*WHAT YOU HAVE TO DO*: Your task is to extract every line from the material below exactly.

*DATA EXCERPT*:
>> START

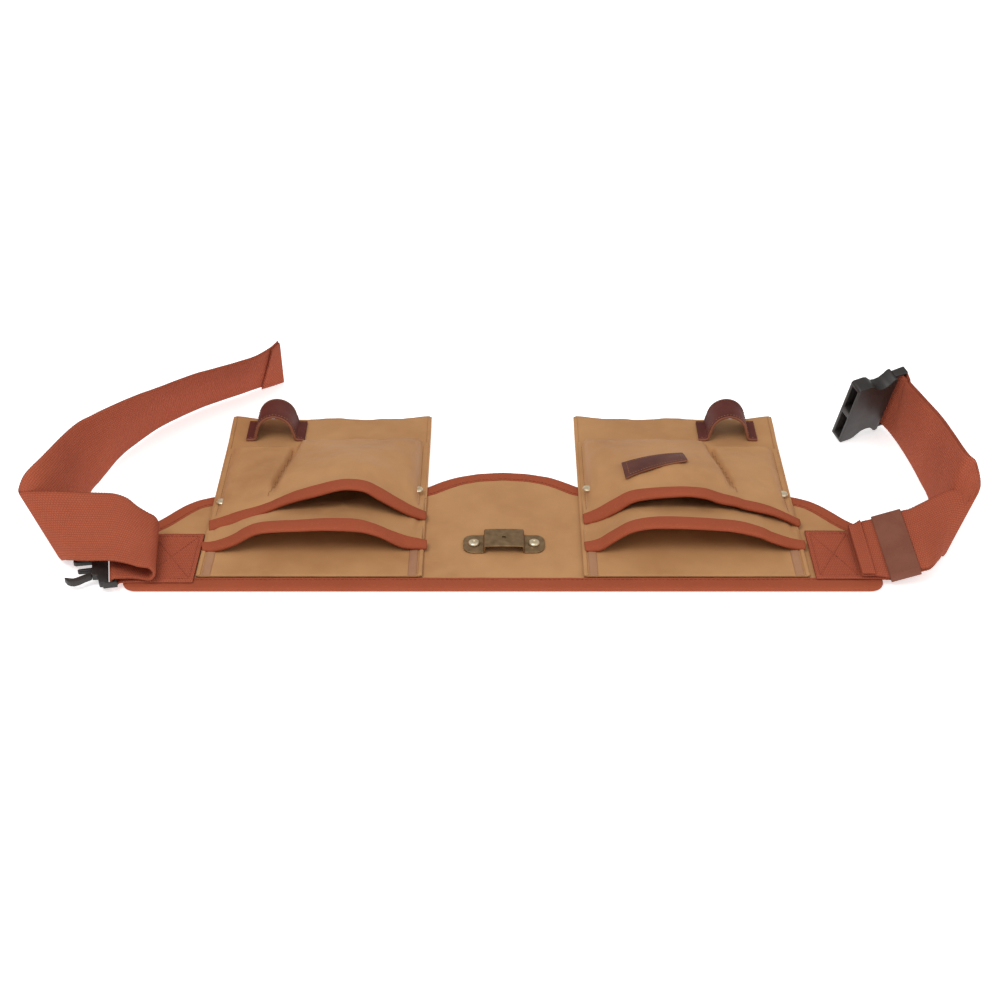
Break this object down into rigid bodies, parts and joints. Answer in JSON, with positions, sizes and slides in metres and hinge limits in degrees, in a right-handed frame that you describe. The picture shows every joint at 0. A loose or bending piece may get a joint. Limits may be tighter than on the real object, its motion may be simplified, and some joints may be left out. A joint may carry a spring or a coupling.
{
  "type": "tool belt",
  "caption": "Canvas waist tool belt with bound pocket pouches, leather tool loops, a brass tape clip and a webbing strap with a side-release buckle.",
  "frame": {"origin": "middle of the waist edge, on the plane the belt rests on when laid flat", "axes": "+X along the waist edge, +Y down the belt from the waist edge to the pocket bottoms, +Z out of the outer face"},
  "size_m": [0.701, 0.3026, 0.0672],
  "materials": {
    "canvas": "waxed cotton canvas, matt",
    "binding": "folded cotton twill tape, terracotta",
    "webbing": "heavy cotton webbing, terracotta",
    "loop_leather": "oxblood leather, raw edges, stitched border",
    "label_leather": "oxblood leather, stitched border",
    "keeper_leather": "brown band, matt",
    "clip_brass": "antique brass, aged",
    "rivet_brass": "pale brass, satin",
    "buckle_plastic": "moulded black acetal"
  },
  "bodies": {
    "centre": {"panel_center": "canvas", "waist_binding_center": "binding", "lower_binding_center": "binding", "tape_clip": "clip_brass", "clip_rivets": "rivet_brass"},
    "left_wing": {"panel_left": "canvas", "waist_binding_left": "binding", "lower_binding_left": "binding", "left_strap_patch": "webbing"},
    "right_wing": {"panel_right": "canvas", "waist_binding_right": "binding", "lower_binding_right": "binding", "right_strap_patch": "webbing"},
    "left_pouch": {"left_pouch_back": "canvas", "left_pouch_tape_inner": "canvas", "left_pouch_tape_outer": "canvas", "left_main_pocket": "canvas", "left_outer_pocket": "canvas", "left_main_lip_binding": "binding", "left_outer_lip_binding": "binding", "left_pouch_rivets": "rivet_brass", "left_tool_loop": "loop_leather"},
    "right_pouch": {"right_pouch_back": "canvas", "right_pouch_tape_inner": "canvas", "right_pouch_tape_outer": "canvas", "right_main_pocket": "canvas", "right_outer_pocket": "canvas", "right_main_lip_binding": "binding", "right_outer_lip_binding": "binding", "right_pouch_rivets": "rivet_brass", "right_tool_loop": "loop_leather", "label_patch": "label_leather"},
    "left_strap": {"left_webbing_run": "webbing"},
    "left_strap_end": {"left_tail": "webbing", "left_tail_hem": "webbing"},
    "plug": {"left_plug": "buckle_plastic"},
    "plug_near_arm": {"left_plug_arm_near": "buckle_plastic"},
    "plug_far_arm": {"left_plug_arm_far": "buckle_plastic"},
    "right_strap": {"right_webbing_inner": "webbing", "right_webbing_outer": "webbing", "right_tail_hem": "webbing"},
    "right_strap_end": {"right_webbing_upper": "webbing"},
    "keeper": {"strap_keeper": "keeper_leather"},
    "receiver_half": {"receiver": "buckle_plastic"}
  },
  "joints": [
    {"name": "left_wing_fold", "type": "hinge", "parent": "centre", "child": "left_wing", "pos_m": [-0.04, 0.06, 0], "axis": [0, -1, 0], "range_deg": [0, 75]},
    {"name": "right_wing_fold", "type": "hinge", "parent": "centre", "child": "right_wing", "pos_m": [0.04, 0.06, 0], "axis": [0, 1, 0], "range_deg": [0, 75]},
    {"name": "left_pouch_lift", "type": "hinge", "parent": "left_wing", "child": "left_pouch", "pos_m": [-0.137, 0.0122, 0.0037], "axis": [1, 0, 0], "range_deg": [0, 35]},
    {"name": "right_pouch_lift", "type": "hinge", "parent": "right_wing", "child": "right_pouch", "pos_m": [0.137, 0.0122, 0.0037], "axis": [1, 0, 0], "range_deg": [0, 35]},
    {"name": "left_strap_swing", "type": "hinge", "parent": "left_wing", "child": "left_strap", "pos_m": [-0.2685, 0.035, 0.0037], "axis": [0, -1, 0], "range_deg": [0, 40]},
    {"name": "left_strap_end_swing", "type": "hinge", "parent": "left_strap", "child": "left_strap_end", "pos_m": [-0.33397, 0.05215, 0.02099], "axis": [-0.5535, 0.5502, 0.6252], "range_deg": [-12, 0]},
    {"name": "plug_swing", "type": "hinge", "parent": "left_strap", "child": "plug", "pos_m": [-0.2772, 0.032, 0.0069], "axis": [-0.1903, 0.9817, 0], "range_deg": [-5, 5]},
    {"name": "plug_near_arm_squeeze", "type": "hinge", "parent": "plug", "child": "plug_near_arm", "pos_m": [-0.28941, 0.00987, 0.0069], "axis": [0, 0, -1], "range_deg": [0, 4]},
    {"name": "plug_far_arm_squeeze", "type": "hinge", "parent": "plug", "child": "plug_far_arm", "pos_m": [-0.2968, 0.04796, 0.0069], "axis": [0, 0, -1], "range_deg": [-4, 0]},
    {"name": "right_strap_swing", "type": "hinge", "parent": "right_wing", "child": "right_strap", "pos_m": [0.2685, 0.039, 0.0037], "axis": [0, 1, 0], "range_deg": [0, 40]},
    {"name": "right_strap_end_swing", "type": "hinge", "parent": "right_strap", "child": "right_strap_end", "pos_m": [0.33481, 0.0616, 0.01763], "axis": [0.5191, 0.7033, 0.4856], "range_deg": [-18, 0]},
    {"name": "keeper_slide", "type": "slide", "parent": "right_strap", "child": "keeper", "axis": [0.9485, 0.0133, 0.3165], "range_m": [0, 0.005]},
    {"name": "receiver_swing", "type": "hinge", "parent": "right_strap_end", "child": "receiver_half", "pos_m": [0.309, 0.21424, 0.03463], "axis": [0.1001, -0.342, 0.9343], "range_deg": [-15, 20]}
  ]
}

>> END

*COMPLETE RESPONSE*:
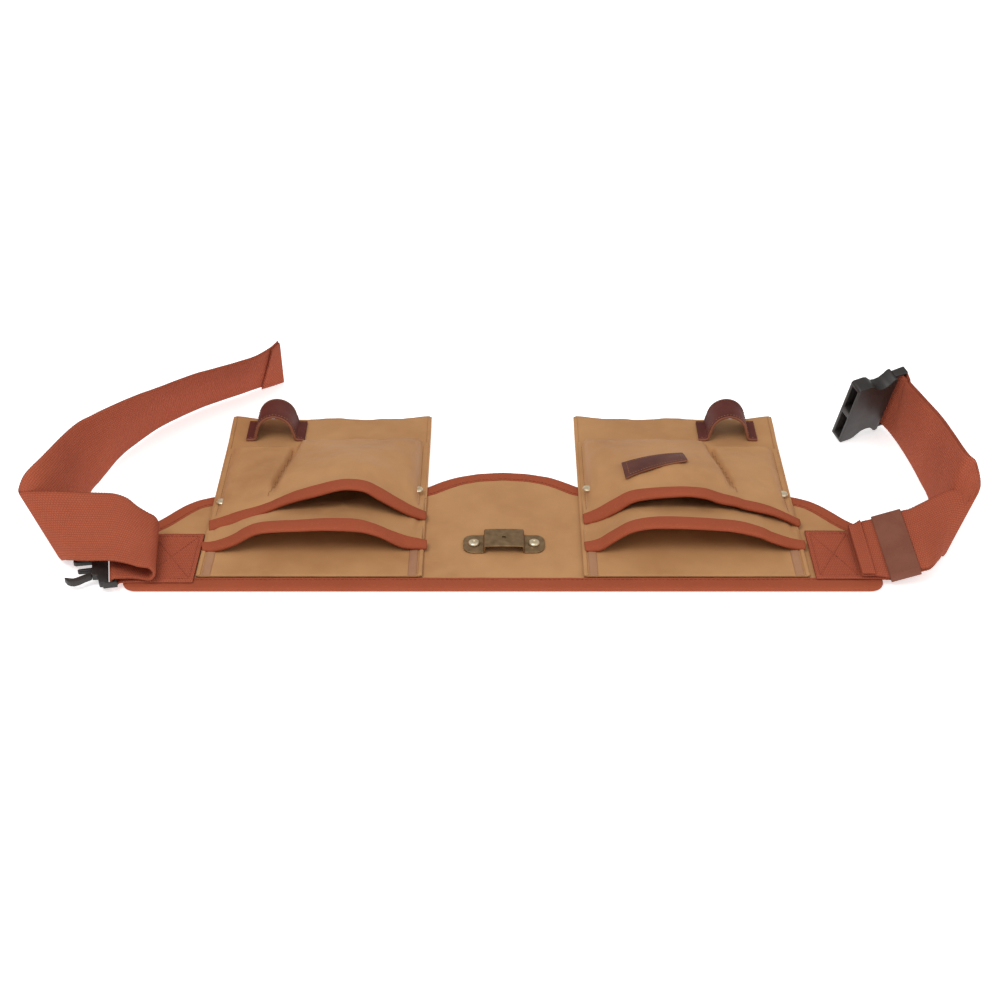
Break this object down into rigid bodies, parts and joints. Answer in JSON, with positions, sizes and slides in metres and hinge limits in degrees, in a right-handed frame that you describe. The picture shows every joint at 0. A loose or bending piece may get a joint. Limits may be tighter than on the real object, its motion may be simplified, and some joints may be left out. A joint may carry a spring or a coupling.
{
  "type": "tool belt",
  "caption": "Canvas waist tool belt with bound pocket pouches, leather tool loops, a brass tape clip and a webbing strap with a side-release buckle.",
  "frame": {"origin": "middle of the waist edge, on the plane the belt rests on when laid flat", "axes": "+X along the waist edge, +Y down the belt from the waist edge to the pocket bottoms, +Z out of the outer face"},
  "size_m": [0.701, 0.3026, 0.0672],
  "materials": {
    "canvas": "waxed cotton canvas, matt",
    "binding": "folded cotton twill tape, terracotta",
    "webbing": "heavy cotton webbing, terracotta",
    "loop_leather": "oxblood leather, raw edges, stitched border",
    "label_leather": "oxblood leather, stitched border",
    "keeper_leather": "brown band, matt",
    "clip_brass": "antique brass, aged",
    "rivet_brass": "pale brass, satin",
    "buckle_plastic": "moulded black acetal"
  },
  "bodies": {
    "centre": {"panel_center": "canvas", "waist_binding_center": "binding", "lower_binding_center": "binding", "tape_clip": "clip_brass", "clip_rivets": "rivet_brass"},
    "left_wing": {"panel_left": "canvas", "waist_binding_left": "binding", "lower_binding_left": "binding", "left_strap_patch": "webbing"},
    "right_wing": {"panel_right": "canvas", "waist_binding_right": "binding", "lower_binding_right": "binding", "right_strap_patch": "webbing"},
    "left_pouch": {"left_pouch_back": "canvas", "left_pouch_tape_inner": "canvas", "left_pouch_tape_outer": "canvas", "left_main_pocket": "canvas", "left_outer_pocket": "canvas", "left_main_lip_binding": "binding", "left_outer_lip_binding": "binding", "left_pouch_rivets": "rivet_brass", "left_tool_loop": "loop_leather"},
    "right_pouch": {"right_pouch_back": "canvas", "right_pouch_tape_inner": "canvas", "right_pouch_tape_outer": "canvas", "right_main_pocket": "canvas", "right_outer_pocket": "canvas", "right_main_lip_binding": "binding", "right_outer_lip_binding": "binding", "right_pouch_rivets": "rivet_brass", "right_tool_loop": "loop_leather", "label_patch": "label_leather"},
    "left_strap": {"left_webbing_run": "webbing"},
    "left_strap_end": {"left_tail": "webbing", "left_tail_hem": "webbing"},
    "plug": {"left_plug": "buckle_plastic"},
    "plug_near_arm": {"left_plug_arm_near": "buckle_plastic"},
    "plug_far_arm": {"left_plug_arm_far": "buckle_plastic"},
    "right_strap": {"right_webbing_inner": "webbing", "right_webbing_outer": "webbing", "right_tail_hem": "webbing"},
    "right_strap_end": {"right_webbing_upper": "webbing"},
    "keeper": {"strap_keeper": "keeper_leather"},
    "receiver_half": {"receiver": "buckle_plastic"}
  },
  "joints": [
    {"name": "left_wing_fold", "type": "hinge", "parent": "centre", "child": "left_wing", "pos_m": [-0.04, 0.06, 0], "axis": [0, -1, 0], "range_deg": [0, 75]},
    {"name": "right_wing_fold", "type": "hinge", "parent": "centre", "child": "right_wing", "pos_m": [0.04, 0.06, 0], "axis": [0, 1, 0], "range_deg": [0, 75]},
    {"name": "left_pouch_lift", "type": "hinge", "parent": "left_wing", "child": "left_pouch", "pos_m": [-0.137, 0.0122, 0.0037], "axis": [1, 0, 0], "range_deg": [0, 35]},
    {"name": "right_pouch_lift", "type": "hinge", "parent": "right_wing", "child": "right_pouch", "pos_m": [0.137, 0.0122, 0.0037], "axis": [1, 0, 0], "range_deg": [0, 35]},
    {"name": "left_strap_swing", "type": "hinge", "parent": "left_wing", "child": "left_strap", "pos_m": [-0.2685, 0.035, 0.0037], "axis": [0, -1, 0], "range_deg": [0, 40]},
    {"name": "left_strap_end_swing", "type": "hinge", "parent": "left_strap", "child": "left_strap_end", "pos_m": [-0.33397, 0.05215, 0.02099], "axis": [-0.5535, 0.5502, 0.6252], "range_deg": [-12, 0]},
    {"name": "plug_swing", "type": "hinge", "parent": "left_strap", "child": "plug", "pos_m": [-0.2772, 0.032, 0.0069], "axis": [-0.1903, 0.9817, 0], "range_deg": [-5, 5]},
    {"name": "plug_near_arm_squeeze", "type": "hinge", "parent": "plug", "child": "plug_near_arm", "pos_m": [-0.28941, 0.00987, 0.0069], "axis": [0, 0, -1], "range_deg": [0, 4]},
    {"name": "plug_far_arm_squeeze", "type": "hinge", "parent": "plug", "child": "plug_far_arm", "pos_m": [-0.2968, 0.04796, 0.0069], "axis": [0, 0, -1], "range_deg": [-4, 0]},
    {"name": "right_strap_swing", "type": "hinge", "parent": "right_wing", "child": "right_strap", "pos_m": [0.2685, 0.039, 0.0037], "axis": [0, 1, 0], "range_deg": [0, 40]},
    {"name": "right_strap_end_swing", "type": "hinge", "parent": "right_strap", "child": "right_strap_end", "pos_m": [0.33481, 0.0616, 0.01763], "axis": [0.5191, 0.7033, 0.4856], "range_deg": [-18, 0]},
    {"name": "keeper_slide", "type": "slide", "parent": "right_strap", "child": "keeper", "axis": [0.9485, 0.0133, 0.3165], "range_m": [0, 0.005]},
    {"name": "receiver_swing", "type": "hinge", "parent": "right_strap_end", "child": "receiver_half", "pos_m": [0.309, 0.21424, 0.03463], "axis": [0.1001, -0.342, 0.9343], "range_deg": [-15, 20]}
  ]
}